# TASK DETAILS
Return every line of the material exactly.

** START OF GIVEN INFORMATION **

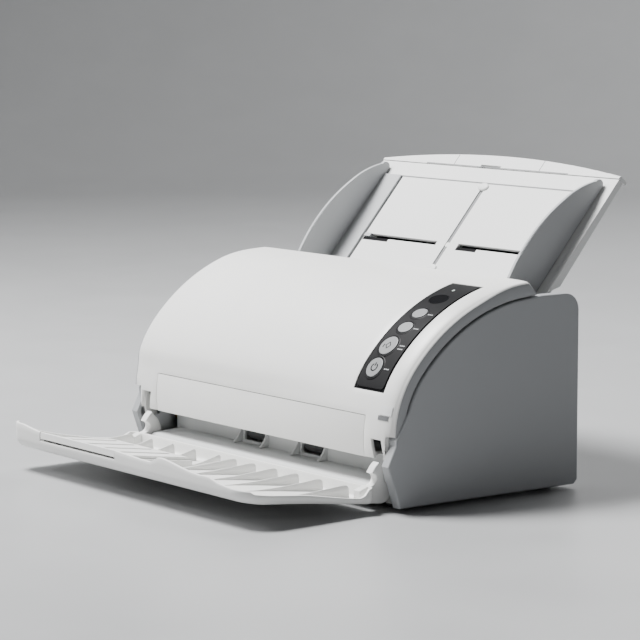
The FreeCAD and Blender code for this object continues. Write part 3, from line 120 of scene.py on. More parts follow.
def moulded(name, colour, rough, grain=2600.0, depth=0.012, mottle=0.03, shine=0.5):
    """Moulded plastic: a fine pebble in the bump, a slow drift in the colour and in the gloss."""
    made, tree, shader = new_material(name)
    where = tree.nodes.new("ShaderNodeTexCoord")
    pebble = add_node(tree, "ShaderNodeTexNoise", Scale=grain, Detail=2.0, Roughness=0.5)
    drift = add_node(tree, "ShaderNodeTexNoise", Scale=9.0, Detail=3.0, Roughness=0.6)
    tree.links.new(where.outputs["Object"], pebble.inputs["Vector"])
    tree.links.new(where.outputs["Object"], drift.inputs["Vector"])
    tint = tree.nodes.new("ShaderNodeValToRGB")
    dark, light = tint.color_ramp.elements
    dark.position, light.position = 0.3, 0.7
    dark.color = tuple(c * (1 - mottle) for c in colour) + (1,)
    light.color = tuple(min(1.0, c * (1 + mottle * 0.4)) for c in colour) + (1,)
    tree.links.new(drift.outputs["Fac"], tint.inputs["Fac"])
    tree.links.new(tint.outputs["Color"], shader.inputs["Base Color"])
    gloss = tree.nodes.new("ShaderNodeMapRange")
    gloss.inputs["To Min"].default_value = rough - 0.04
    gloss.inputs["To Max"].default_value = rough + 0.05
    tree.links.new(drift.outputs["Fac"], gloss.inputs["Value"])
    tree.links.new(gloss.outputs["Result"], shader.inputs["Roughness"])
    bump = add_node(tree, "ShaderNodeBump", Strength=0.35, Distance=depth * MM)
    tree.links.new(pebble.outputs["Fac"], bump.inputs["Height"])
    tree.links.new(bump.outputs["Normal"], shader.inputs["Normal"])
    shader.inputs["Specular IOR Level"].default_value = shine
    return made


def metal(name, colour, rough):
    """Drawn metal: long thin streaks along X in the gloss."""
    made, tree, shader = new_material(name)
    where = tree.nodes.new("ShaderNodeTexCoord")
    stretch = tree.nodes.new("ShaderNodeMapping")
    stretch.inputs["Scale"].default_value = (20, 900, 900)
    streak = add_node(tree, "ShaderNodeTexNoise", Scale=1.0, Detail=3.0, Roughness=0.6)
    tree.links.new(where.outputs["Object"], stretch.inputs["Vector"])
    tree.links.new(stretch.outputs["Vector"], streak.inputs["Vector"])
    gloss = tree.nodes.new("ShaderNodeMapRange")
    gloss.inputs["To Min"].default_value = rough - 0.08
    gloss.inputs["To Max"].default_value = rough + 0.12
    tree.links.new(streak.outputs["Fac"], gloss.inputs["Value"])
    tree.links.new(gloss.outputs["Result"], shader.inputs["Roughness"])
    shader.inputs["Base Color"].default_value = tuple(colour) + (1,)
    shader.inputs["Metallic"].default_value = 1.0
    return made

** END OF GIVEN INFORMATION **

# SOLUTION
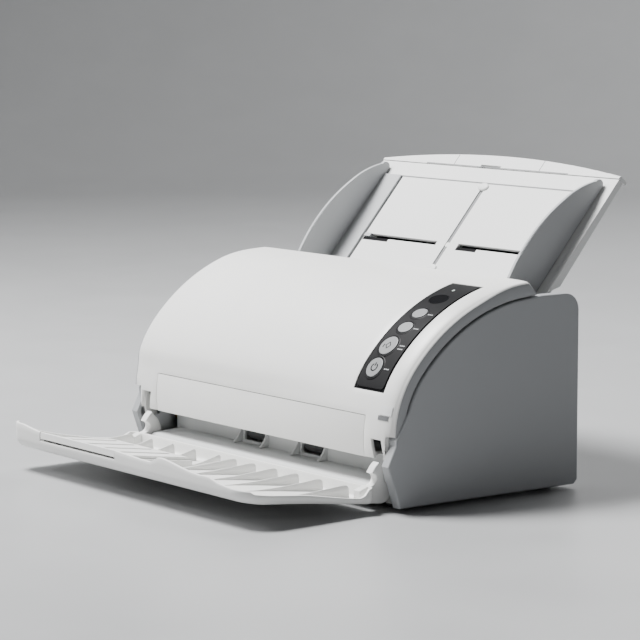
The FreeCAD and Blender code for this object continues. Write part 3, from line 120 of scene.py on. More parts follow.
def moulded(name, colour, rough, grain=2600.0, depth=0.012, mottle=0.03, shine=0.5):
    """Moulded plastic: a fine pebble in the bump, a slow drift in the colour and in the gloss."""
    made, tree, shader = new_material(name)
    where = tree.nodes.new("ShaderNodeTexCoord")
    pebble = add_node(tree, "ShaderNodeTexNoise", Scale=grain, Detail=2.0, Roughness=0.5)
    drift = add_node(tree, "ShaderNodeTexNoise", Scale=9.0, Detail=3.0, Roughness=0.6)
    tree.links.new(where.outputs["Object"], pebble.inputs["Vector"])
    tree.links.new(where.outputs["Object"], drift.inputs["Vector"])
    tint = tree.nodes.new("ShaderNodeValToRGB")
    dark, light = tint.color_ramp.elements
    dark.position, light.position = 0.3, 0.7
    dark.color = tuple(c * (1 - mottle) for c in colour) + (1,)
    light.color = tuple(min(1.0, c * (1 + mottle * 0.4)) for c in colour) + (1,)
    tree.links.new(drift.outputs["Fac"], tint.inputs["Fac"])
    tree.links.new(tint.outputs["Color"], shader.inputs["Base Color"])
    gloss = tree.nodes.new("ShaderNodeMapRange")
    gloss.inputs["To Min"].default_value = rough - 0.04
    gloss.inputs["To Max"].default_value = rough + 0.05
    tree.links.new(drift.outputs["Fac"], gloss.inputs["Value"])
    tree.links.new(gloss.outputs["Result"], shader.inputs["Roughness"])
    bump = add_node(tree, "ShaderNodeBump", Strength=0.35, Distance=depth * MM)
    tree.links.new(pebble.outputs["Fac"], bump.inputs["Height"])
    tree.links.new(bump.outputs["Normal"], shader.inputs["Normal"])
    shader.inputs["Specular IOR Level"].default_value = shine
    return made


def metal(name, colour, rough):
    """Drawn metal: long thin streaks along X in the gloss."""
    made, tree, shader = new_material(name)
    where = tree.nodes.new("ShaderNodeTexCoord")
    stretch = tree.nodes.new("ShaderNodeMapping")
    stretch.inputs["Scale"].default_value = (20, 900, 900)
    streak = add_node(tree, "ShaderNodeTexNoise", Scale=1.0, Detail=3.0, Roughness=0.6)
    tree.links.new(where.outputs["Object"], stretch.inputs["Vector"])
    tree.links.new(stretch.outputs["Vector"], streak.inputs["Vector"])
    gloss = tree.nodes.new("ShaderNodeMapRange")
    gloss.inputs["To Min"].default_value = rough - 0.08
    gloss.inputs["To Max"].default_value = rough + 0.12
    tree.links.new(streak.outputs["Fac"], gloss.inputs["Value"])
    tree.links.new(gloss.outputs["Result"], shader.inputs["Roughness"])
    shader.inputs["Base Color"].default_value = tuple(colour) + (1,)
    shader.inputs["Metallic"].default_value = 1.0
    return made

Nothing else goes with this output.